Lorsque je me réveillai, le soir tombait, il était 18 h et je n’avais plus mon pied. J’étais couché dans un beau lit, mais, du fait de l’anesthésie, je vomis pour évacuer le poison que j’avais inhalé. Ensuite, je me suis senti si bien que je pus plaisanter avec mes voisins. Je n’avais pas de douleur, on m’apporta à manger, et je pus même dormir un petit peu. Pendant la nuit, on me fit chaque heure deux injections qui étaient des remontants. Le lendemain, on me transporta à Kleinblittersdorf, où je restai pendant trois jours et où je me serais bien plu. Ma plaie ne présentait pas de difficulté particulière, mais, ce qui était dur, c’était de remettre mon appareil digestif en route. Je ne pouvais ni uriner ni aller à la selle, c’était très douloureux. On me sonda à deux reprises, mais c’était tellement désagréable que je ne pus plus le supporter. On me fit des piqûres, puis mon corps se remit tout doucement à fonctionner; j’étais soulagé, vous pouvez me croire.

Le 14 septembre, on me transféra dans un train sanitaire, et le 15 septembre nous arrivâmes à Rüdesheim, où on me débarqua et on m’emmena à Geisenheim. Puis vint l’heure la plus difficile : le premier changement de pansement. Lorsque, d’un coup d’œil, je vis toutes les fioles, les pinces et pincettes, j’eus un petit frisson. Heureusement, on me fit respirer de l’éther, ce qui fit que je ne remarquai pratiquement rien. Lorsque je repris mes esprits, j’avais des douleurs folles, on me mit au lit et on me donna de la teinture de valériane, car j’étais complètement à bout.

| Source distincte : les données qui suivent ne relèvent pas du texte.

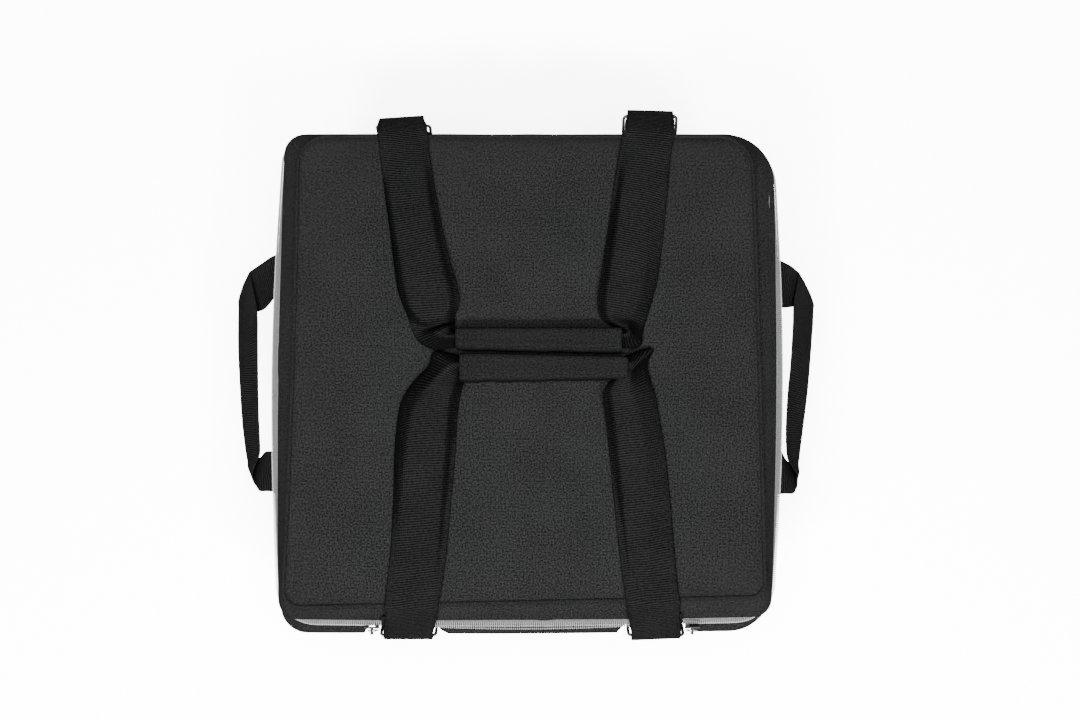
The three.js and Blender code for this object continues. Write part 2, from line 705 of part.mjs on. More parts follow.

Petit à petit j’allai de mieux en mieux, on me donna de la bonne nourriture et différents suppléments : du lait, du beurre, de temps en temps un œuf, des fruits, du mousseux et du vin rouge ; à ce jour, j’ai toujours droit à ce régime.
Pour le deuxième changement de mon pansement, on me fit encore une fois une anesthésie et, la troisième fois, c’était devenu supportable.

Actuellement on me change journellement le pansement. Ma fièvre ne dépasse pas 39 °C. Les globules rouges (hémoglobines) et les blancs (leucocytes) sont analysés et comptés régulièrement, car ce sont les policiers du corps. Un sac de sable de 4 kg est suspendu en permanence à ma jambe afin de tirer la peau par-dessus la plaie.

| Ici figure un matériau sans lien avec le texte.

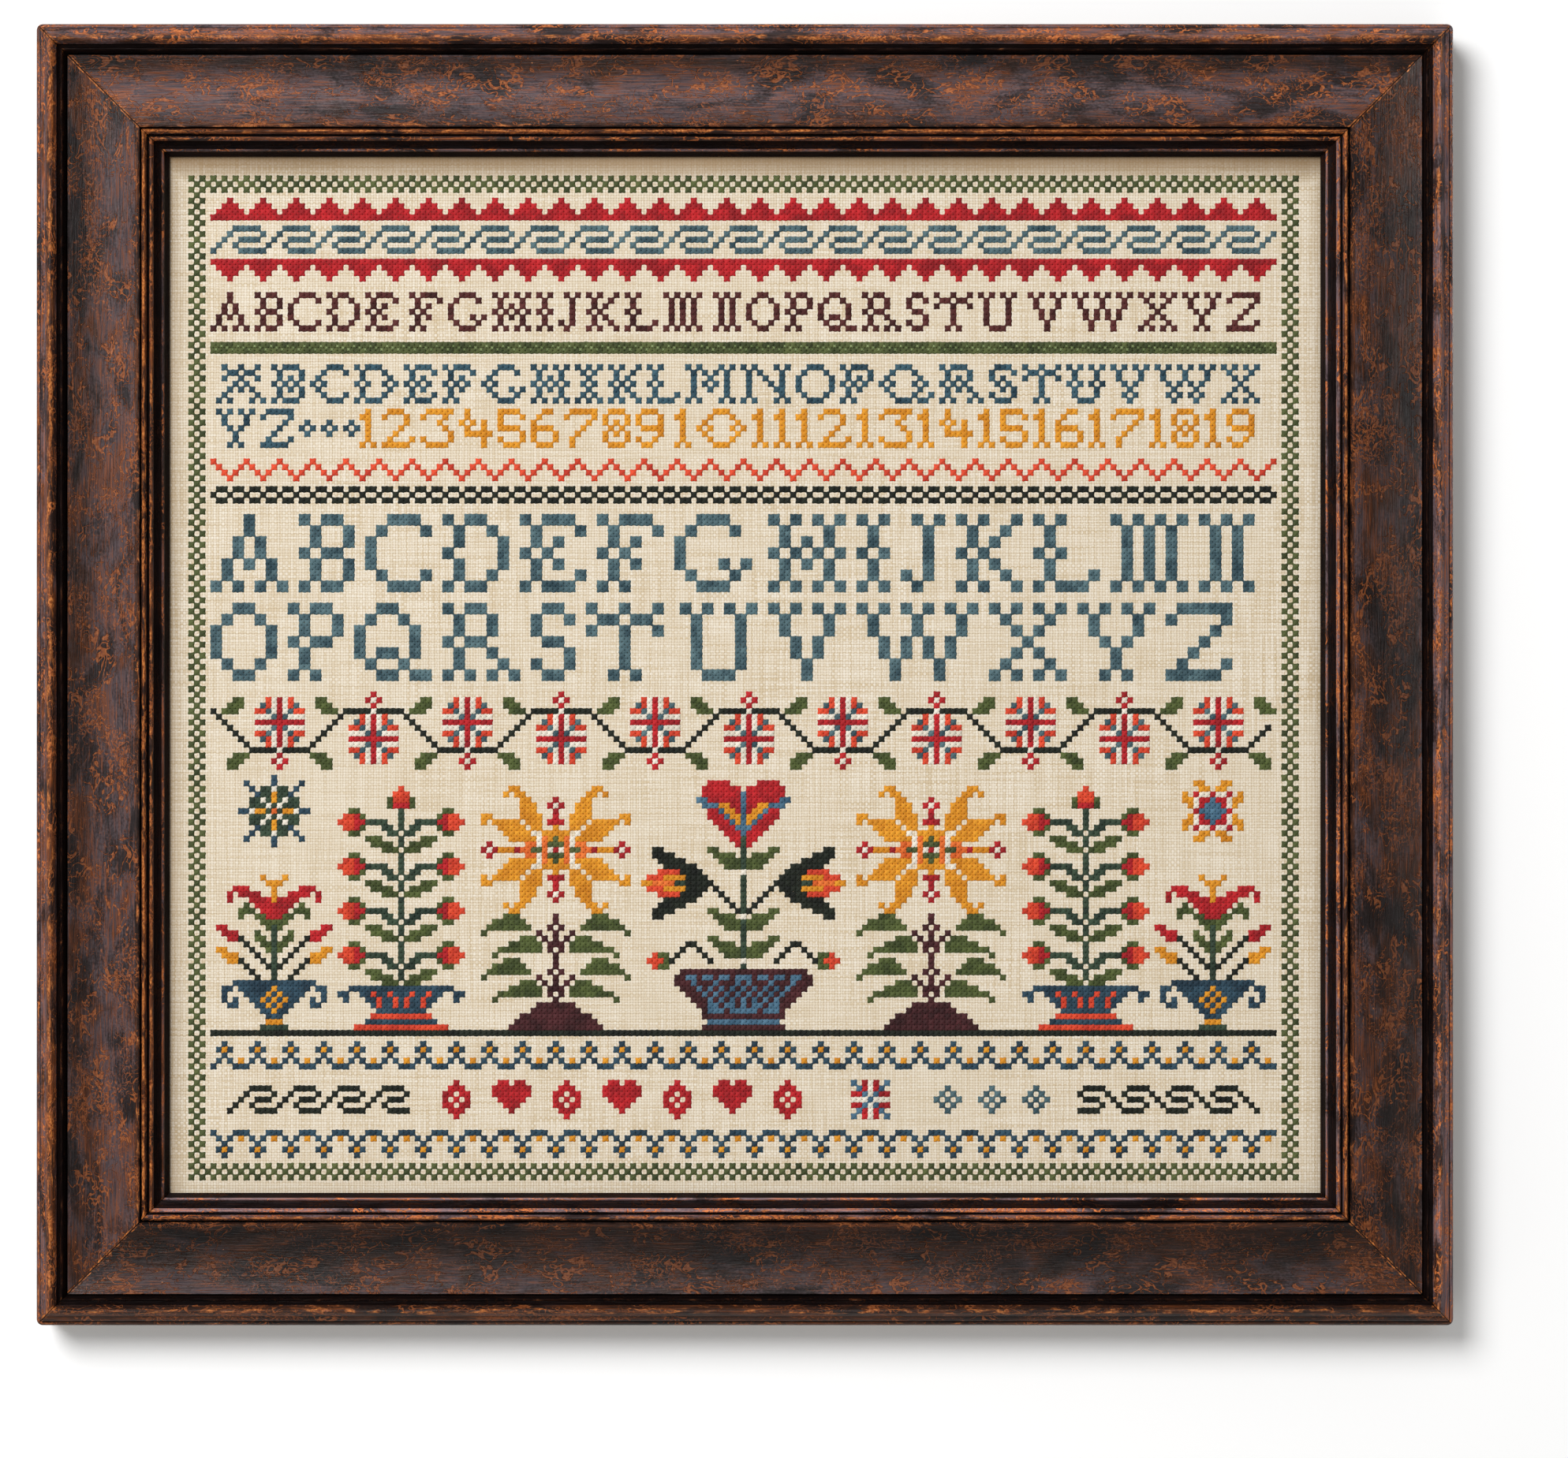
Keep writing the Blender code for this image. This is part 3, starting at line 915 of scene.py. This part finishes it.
PLAIN = cut_glyphs(PLAIN_CHARTS)
WITH_DIAMONDS = {**PLAIN, **cut_glyphs(DIAMOND_CHARTS)}


def beside(names, glyphs):
    """Several glyphs side by side, one stitch apart, as one chart."""
    return [BARE.join(line) for line in zip(*(glyphs[name] for name in names))]


def doubled(rows):
    """The same chart with each stitch as a block of two by two."""
    return ["".join(mark * 2 for mark in line) for line in rows for _ in range(2)]


def spread(words, first, last, row, sign, glyphs=PLAIN, blocks=False):
    """Works words from column first to column last, with even gaps between them."""
    charts = [beside(word, glyphs) for word in words]
    if blocks:
        charts = [doubled(rows) for rows in charts]
    room = last - first + 1 - sum(len(rows[0]) for rows in charts)
    column = first
    for number, rows in enumerate(charts):
        gap = room * number / (len(charts) - 1)
        work(rows, column + round(gap), row, sign)
        column += len(rows[0])


print(len(PLAIN), "letters and digits")

# %% Work the alphabets and numerals
ALPHABET = "ABCDEFGHIJKLMNOPQRSTUVWXYZ"
# Old alphabets often had one letter for I and J.
OLD_ALPHABET = ALPHABET.replace("J", "")
spread(ALPHABET, 4, 193, 21, "n")
spread(OLD_ALPHABET[:-2], 5, 193, 34, "t", WITH_DIAMONDS)
spread(OLD_ALPHABET[-2:], 5, 18, 42, "t", WITH_DIAMONDS)
spread([str(number) for number in range(1, 20)], 31, 192, 42, "y")
spread(ALPHABET[:14], 4, 192, 61, "a", blocks=True)
spread(ALPHABET[14:], 4, 188, 77, "a", blocks=True)
DIAMOND = [".#.", "#.#", ".#."]
for column in (20, 24, 28):
    work(DIAMOND, column, 44, "t")
print(len(chart), "stitches after the letters")

# %% [markdown]
# ## The flower meander
# A dark stem runs in and out across the cloth, and in each bend a round flower faces the middle,
# with a small cross opposite it and a leaf at each corner. Every second bend is the first turned
# upside down, so one bend is charted and then worked either way up.

# %% One bend of the meander, repeated
BEND_PITCH = 17
BEND_TOP = 93
BEND_ROWS = 14
ROUND_FLOWER = ["..cwr", ".acwr", "ccawr", "wwwar", "rrrrr"]
CROSS = [".r", "rw", ".r"]
LEAF = ["##..", "###.", ".###"]


def flipped(rows):
    return rows[::-1]


def whole(quarter):
    """A quarter mirrored downwards; work() mirrors it sideways."""
    return quarter + quarter[-2::-1]


def work_bend(middle, hangs):
    """A bend with its bar above and its flower hanging, or the same standing on its bar."""

    def put(rows, column, row, **how):
        if not FIRST <= column < LAST:
            return
        row_on_cloth = BEND_TOP + (row if hangs else BEND_ROWS - row - len(rows))
        work(rows if hangs else flipped(rows), column, row_on_cloth, **how)

    put(whole(ROUND_FLOWER), middle, 4, mirror=True)
    put(["kkkkkw"], middle, 3, mirror=True)
    put(CROSS, middle, 0, mirror=True)
    leaf_gap = 7 if hangs else 6
    put(LEAF, middle - leaf_gap - 3, leaf_gap - 6, sign="l")
    put([line[::-1] for line in LEAF], middle + leaf_gap, leaf_gap - 6, sign="l")
    for side in (-1, 1):
        for step in range(7):
            put(["k"], middle + side * (6 + step), 4 + step)


# The bends before the first and after the last add only the leaf that reaches into the band.
for number in range(-1, 12):
    work_bend(16 + BEND_PITCH * number, hangs=number % 2 == 1)
print(len(chart), "stitches after the meander")

# %% [markdown]
# ## Flowers, urns and trees
# Between the meander and the ground line stand flowers, in pairs about the middle: a star over an
# urn, a berry tree in a bowl and a gold flower on its mound, with one wide bowl of flowers between
# them. They are motifs that samplers have shared for centuries. Most are charted as a half or a
# quarter.

# %% Stars and urns
LEFT_STAR = [
    "......b",
    ".b....b",
    "..b.ddw",
    "...bddy",
    "..ddwdy",
    "..dddwd",
    "bbwyydo",
]
RIGHT_STAR = [
    "..yy..",
    "...yy.",
    "y.rwwr",
    "yywrrs",
    ".ywrss",
    "..rsss",
]
URN = [
    "........y..",
    ".........yy",
    "...rrr....y",
    "..r.rrrr..y",
    "..r...rrrry",
    ".....l.rrrr",
    "....lll.rrr",
    "....l..llrr",
    "........lll",
    "rr.......ld",
    ".rrr...l..d",
    "..rrk..ll.d",
    ".....k..lld",
    "yy....k..ld",
    ".yyy...k..d",
    "..yyk...k.d",
    ".....k...kd",
    "......k...d",
    ".......k..d",
    "...bbbbbbbb",
    ".bb.bbbbbby",
    ".b...bbbbyb",
    ".b.b..bbyby",
    "..bb...bbyb",
    "........bby",
    ".........bb",
    ".........yy",
    "........ddd",
]
work(whole(LEFT_STAR), 15, 108, mirror=True)
work(whole(RIGHT_STAR), 185, 109, mirror=True)
for middle in (15, 185):
    work(URN, middle, GROUND_ROW - len(URN), mirror=True)
print(len(chart), "stitches after the urns")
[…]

Certains jours, on me porte deux à trois fois dans la cave (lors des attaques aériennes), jusqu’à présent tout s’est bien passé. Je me lève quotidiennement un petit peu et j’essaie de marcher ; ce qu’il adviendra n’est pas de notre ressort.

Mon pied est toujours maintenu dans une attelle pour que le sang ne reflue pas trop violemment. Je pense que d’ici quatre ou cinq mois j’aurai ma prothèse et je pourrai à nouveau courir comme une fouine.

À part cela je vais bien, ne vous faites pas de souci pour moi. Quant à vous, essayez de rester en bonne santé. Si l’agitation ou même les tirs devaient reprendre, allez dans « Löwen » [la cave du restaurant du Lion à Brumath] ou dans la cave du château. Vous verrez bien comment vous ferez au mieux.

Aujourd’hui, j’ai réceptionné votre paquet. Les biscottes étaient complètement émiettées, j’ai dû les manger à la cuillère. Le gâteau était encore bon. Si vous voulez m’envoyer quelque chose, envoyez-moi des pommes et un petit morceau de viande lorsque vous tuerez le cochon.
À présent, je vais clore ma lettre, j’ai fait mon possible pour vous faire un rapport aussi détaillé que possible et vous faire partager ce que j’ai vécu. Je vous le répète encore une fois, ne vous faites pas de souci pour moi, je vais bien, et surtout faites attention à vous pour qu’il ne vous arrive rien. Pour terminer, je vous envoie mes chers, tout comme à la famille, à nos amis et connaissances, mes salutations chaleureuses et mes baisers.
Votre fils et frère Georges. »

Au retour de la guerre, Georges Gross ne put reprendre la ferme paternelle. Il devint aide-comptable. Il ne parla jamais à ses enfants de la guerre. Il pensait que le silence était le meilleur remède pour tourner la page. Christian, né après guerre, ne pouvait pas ignorer la jambe de bois de son père. En grandissant, il s’est dit que c’était aberrant de perdre une jambe pour sauver une patrie qui n’était pas la sienne. Il évitait d’en parler à son père qui ne voulait plus revenir sur ces faits, tant il était heureux d’être en vie. Alors qu’importe une jambe en moins ?
Christian n’a eu connaissance de cette lettre, et des autres écrites par son père, qu’après sa mort, lorsque des cousins les trouvèrent au grenier de la ferme de Brumath.